Si Jésus fait cette prière à son Père dans cet instant si dramatique, c’est qu’il sait que le Père l’a déjà exaucée. Jésus manifeste l’amour qu’il reçoit du Père, en qui est le pardon.
Le peuple se tient là, debout et contemple Jésus sur la croix. Il entend la prière de Jésus et, en silence, il accueille ces paroles qui le concernent. « Ils ne savent pas ce qu’ils font », dit Jésus.
Peut-on pardonner l’impardonnable, le fait de crucifier le Fils de Dieu ? Dieu seul le peut.
« Père pardonne-leur car ils ne savent pas ce qu’ils font. »
Contemplons-le sur la croix. Suis-je prêt à ouvrir mon cœur, à accueillir le pardon du Père, à laisser jaillir une demande, comme l’autre larron ? Jésus, souviens-toi de moi quand tu viendras comme roi !
Luc 23, 44 à 49 : « Père, entre tes mains, je remets mon esprit. »
Au Mont des Oliviers déjà, Jésus a prié son Père. Alors que le combat contre la tentation fait rage, le Père est là. Le Père n’épargne pas au Fils la bataille contre la puissance des ténèbres. Le Père soutient le oui de son Fils, un oui librement consenti.
En étant un homme parmi nous, Jésus est venu révéler l’amour qui l’unit au Père, cet amour qui circule entre eux par la puissance de l’Esprit, un amour qui va jusqu’à donner sa vie.
Jésus se relève. Il sort vainqueur de ce combat. Il se relève et c’est le même mot que pour la résurrection. Jésus est prêt à aller jusqu’au bout, il est libre de se donner.
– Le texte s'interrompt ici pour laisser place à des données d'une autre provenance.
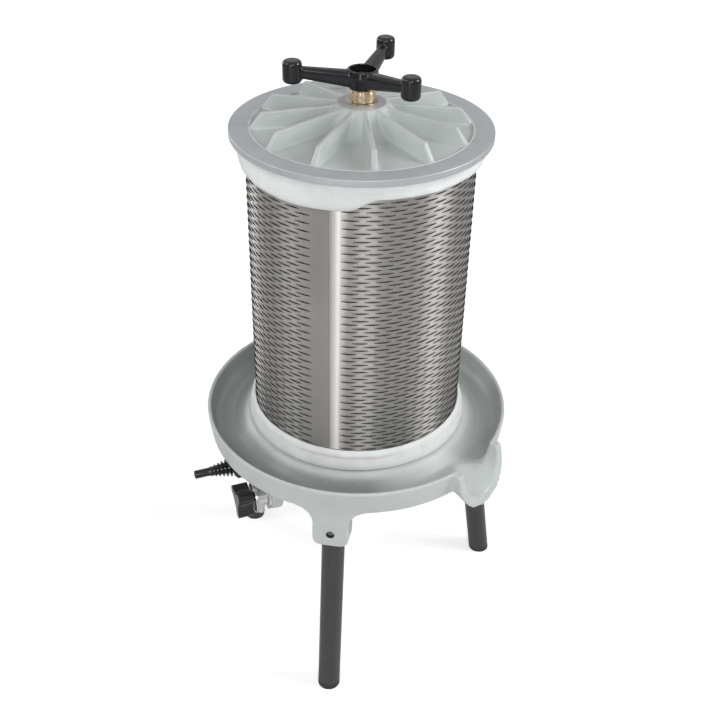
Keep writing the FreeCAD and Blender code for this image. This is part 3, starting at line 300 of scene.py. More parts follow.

Sur le chemin qui le conduit du Mont des Oliviers à la croix, Jésus pose sur ceux qu’il rencontre un regard qui révèle la tendresse infinie et éternelle du Père. Il pose ce regard sur nous, sur toi, sur moi, aujourd’hui.
Jusque sur la croix, les bras ouverts comme pour embrasser l’humanité toute entière, Jésus meurt en manifestant l’indicible communion d’amour qui vit de toute éternité entre le Père et lui, ce don infini qu’il offre à chacune et chacun, qu’il nous offre à nous, ici et maintenant, qui que nous soyons, où que nous soyons.